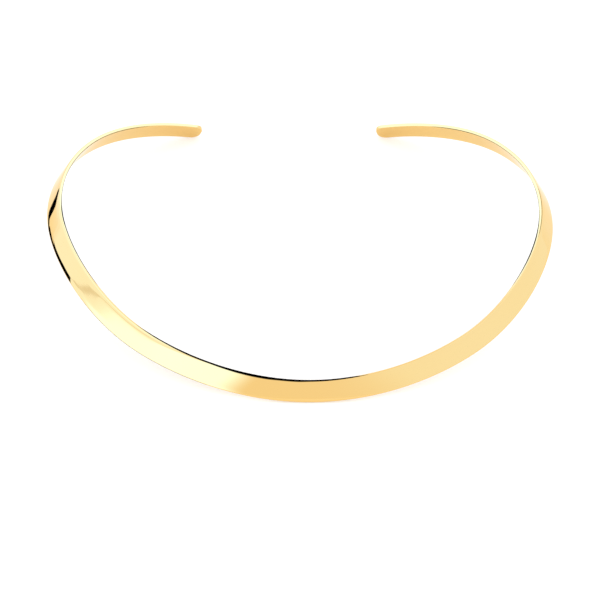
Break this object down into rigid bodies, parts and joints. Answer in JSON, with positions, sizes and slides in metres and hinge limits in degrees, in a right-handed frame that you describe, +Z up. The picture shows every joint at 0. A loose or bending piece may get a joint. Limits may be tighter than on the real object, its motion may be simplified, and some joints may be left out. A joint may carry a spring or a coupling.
{
  "type": "choker",
  "caption": "Rigid open collar choker: a flat polished gold strip, flared and bent to the neck's oval, with a gap at the back between rounded tips.",
  "frame": {"origin": "middle of the collar's box in plan, on the surface that it rests on", "axes": "+Z up, +X across the neck to the wearer's left, +Y to the back, where the collar is open; the front centre faces -Y"},
  "size_m": [0.1296, 0.1138, 0.0189],
  "materials": {
    "polished_gold": "gold plated and polished to a mirror"
  },
  "bodies": {
    "root": {"collar_band": "polished_gold"}
  },
  "joints": []
}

■ ■ ■ ■

**Exercise objective:** Reproduce the material in full, with no word added or dropped.

**Exercise solution:**
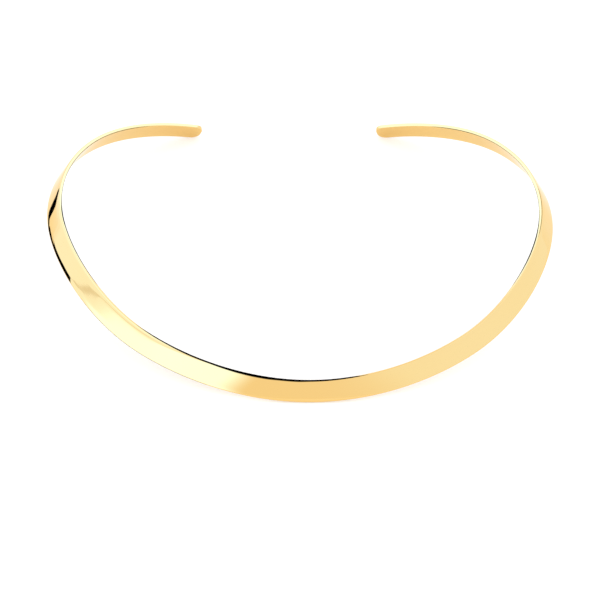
Break this object down into rigid bodies, parts and joints. Answer in JSON, with positions, sizes and slides in metres and hinge limits in degrees, in a right-handed frame that you describe, +Z up. The picture shows every joint at 0. A loose or bending piece may get a joint. Limits may be tighter than on the real object, its motion may be simplified, and some joints may be left out. A joint may carry a spring or a coupling.
{
  "type": "choker",
  "caption": "Rigid open collar choker: a flat polished gold strip, flared and bent to the neck's oval, with a gap at the back between rounded tips.",
  "frame": {"origin": "middle of the collar's box in plan, on the surface that it rests on", "axes": "+Z up, +X across the neck to the wearer's left, +Y to the back, where the collar is open; the front centre faces -Y"},
  "size_m": [0.1296, 0.1138, 0.0189],
  "materials": {
    "polished_gold": "gold plated and polished to a mirror"
  },
  "bodies": {
    "root": {"collar_band": "polished_gold"}
  },
  "joints": []
}